>> Start Information given

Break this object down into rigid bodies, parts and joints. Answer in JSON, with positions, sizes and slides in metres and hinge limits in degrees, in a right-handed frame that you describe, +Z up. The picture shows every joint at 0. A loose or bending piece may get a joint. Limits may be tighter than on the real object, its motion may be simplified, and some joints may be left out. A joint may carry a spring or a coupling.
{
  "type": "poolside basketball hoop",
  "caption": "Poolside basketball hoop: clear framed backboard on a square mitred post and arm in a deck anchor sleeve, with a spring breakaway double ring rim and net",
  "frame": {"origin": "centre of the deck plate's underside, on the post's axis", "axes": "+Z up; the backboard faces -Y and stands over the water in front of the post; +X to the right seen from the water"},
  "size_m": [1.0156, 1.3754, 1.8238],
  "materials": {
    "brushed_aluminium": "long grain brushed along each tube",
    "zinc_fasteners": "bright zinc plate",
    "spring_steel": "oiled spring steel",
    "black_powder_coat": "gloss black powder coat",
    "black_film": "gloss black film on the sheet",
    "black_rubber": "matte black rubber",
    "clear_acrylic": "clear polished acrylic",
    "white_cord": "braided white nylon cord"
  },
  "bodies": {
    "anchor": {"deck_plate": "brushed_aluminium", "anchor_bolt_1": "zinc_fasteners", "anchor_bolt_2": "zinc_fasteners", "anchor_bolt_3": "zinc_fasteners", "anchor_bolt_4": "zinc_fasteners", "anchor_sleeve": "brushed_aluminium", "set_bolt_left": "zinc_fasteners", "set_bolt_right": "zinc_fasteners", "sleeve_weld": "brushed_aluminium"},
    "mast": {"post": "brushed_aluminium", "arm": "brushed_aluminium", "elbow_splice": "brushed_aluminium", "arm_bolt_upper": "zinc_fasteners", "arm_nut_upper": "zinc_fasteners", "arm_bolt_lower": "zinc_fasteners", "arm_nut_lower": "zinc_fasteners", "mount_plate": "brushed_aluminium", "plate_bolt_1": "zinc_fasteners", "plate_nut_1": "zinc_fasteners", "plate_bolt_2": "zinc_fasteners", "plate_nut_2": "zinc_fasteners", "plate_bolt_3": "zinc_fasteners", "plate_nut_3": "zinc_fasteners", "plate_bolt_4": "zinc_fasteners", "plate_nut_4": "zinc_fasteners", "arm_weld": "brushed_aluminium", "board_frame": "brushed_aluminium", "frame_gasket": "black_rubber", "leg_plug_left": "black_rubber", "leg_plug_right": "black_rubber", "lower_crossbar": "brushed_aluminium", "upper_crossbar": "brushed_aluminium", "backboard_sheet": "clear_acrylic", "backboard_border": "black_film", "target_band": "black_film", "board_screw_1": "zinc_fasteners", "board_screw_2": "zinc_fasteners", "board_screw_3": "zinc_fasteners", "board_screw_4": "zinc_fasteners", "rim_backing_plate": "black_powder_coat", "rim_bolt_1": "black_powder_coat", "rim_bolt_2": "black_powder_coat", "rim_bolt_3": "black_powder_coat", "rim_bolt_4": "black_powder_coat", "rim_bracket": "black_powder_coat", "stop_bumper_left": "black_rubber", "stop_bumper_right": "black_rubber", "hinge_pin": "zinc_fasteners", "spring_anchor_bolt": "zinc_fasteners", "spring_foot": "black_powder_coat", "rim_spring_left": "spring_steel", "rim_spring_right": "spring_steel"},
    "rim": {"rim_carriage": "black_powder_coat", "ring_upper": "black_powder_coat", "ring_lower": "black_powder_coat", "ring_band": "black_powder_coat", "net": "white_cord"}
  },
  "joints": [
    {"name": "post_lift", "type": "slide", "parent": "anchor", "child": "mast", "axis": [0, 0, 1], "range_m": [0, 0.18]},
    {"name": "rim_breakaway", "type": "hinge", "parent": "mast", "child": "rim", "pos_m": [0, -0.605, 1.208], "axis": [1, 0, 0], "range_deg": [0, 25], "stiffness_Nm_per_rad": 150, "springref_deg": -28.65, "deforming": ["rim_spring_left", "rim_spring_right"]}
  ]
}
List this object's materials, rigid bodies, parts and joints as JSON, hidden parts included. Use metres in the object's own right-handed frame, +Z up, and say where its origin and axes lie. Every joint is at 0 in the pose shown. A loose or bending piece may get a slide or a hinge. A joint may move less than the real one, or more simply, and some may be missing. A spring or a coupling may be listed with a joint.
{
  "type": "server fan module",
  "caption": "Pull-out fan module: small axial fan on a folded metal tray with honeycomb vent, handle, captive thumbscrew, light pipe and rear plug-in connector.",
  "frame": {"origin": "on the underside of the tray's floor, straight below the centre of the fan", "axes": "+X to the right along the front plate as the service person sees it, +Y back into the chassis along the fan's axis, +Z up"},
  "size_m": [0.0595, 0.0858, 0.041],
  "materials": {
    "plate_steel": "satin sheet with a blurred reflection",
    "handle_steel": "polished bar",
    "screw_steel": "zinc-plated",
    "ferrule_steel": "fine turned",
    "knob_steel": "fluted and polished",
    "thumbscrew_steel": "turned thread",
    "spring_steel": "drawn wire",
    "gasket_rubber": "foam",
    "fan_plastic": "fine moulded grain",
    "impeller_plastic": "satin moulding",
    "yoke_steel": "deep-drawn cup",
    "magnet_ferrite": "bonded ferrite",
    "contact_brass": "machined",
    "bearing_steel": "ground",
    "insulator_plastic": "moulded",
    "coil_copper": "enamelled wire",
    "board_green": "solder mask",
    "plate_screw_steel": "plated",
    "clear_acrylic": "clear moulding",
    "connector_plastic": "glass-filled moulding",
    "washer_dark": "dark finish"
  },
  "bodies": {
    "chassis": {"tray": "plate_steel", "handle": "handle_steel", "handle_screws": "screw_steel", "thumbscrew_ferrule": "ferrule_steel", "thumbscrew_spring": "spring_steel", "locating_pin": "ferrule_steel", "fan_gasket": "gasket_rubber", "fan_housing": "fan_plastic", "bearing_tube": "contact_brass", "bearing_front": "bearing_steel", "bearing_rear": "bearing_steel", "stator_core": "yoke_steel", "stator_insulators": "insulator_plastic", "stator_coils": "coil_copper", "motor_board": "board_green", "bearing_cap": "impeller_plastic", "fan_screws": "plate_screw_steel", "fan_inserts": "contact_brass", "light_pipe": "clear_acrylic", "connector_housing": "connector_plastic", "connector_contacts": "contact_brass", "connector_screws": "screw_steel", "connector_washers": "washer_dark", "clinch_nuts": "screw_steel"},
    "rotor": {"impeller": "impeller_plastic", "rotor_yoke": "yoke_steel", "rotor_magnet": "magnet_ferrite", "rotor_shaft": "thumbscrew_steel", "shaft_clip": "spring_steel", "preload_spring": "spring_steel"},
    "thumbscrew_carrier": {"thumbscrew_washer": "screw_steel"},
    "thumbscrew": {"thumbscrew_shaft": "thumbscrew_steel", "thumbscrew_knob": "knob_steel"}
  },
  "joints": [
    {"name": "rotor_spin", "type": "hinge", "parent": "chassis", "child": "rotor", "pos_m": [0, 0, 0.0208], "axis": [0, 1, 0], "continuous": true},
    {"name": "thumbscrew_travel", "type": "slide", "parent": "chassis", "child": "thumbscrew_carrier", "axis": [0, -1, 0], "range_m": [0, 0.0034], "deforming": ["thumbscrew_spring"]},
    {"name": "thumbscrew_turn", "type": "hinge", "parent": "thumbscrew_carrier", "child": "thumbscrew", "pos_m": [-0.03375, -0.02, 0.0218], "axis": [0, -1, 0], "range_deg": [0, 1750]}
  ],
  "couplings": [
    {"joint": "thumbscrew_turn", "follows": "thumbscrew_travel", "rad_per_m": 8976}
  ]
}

>> End Information given

Filter lines by "metres" and return each hit.

Break this object down into rigid bodies, parts and joints. Answer in JSON, with positions, sizes and slides in metres and hinge limits in degrees, in a right-handed frame that you describe, +Z up. The picture shows every joint at 0. A loose or bending piece may get a joint. Limits may be tighter than on the real object, its motion may be simplified, and some joints may be left out. A joint may carry a spring or a coupling.
List this object's materials, rigid bodies, parts and joints as JSON, hidden parts included. Use metres in the object's own right-handed frame, +Z up, and say where its origin and axes lie. Every joint is at 0 in the pose shown. A loose or bending piece may get a slide or a hinge. A joint may move less than the real one, or more simply, and some may be missing. A spring or a coupling may be listed with a joint.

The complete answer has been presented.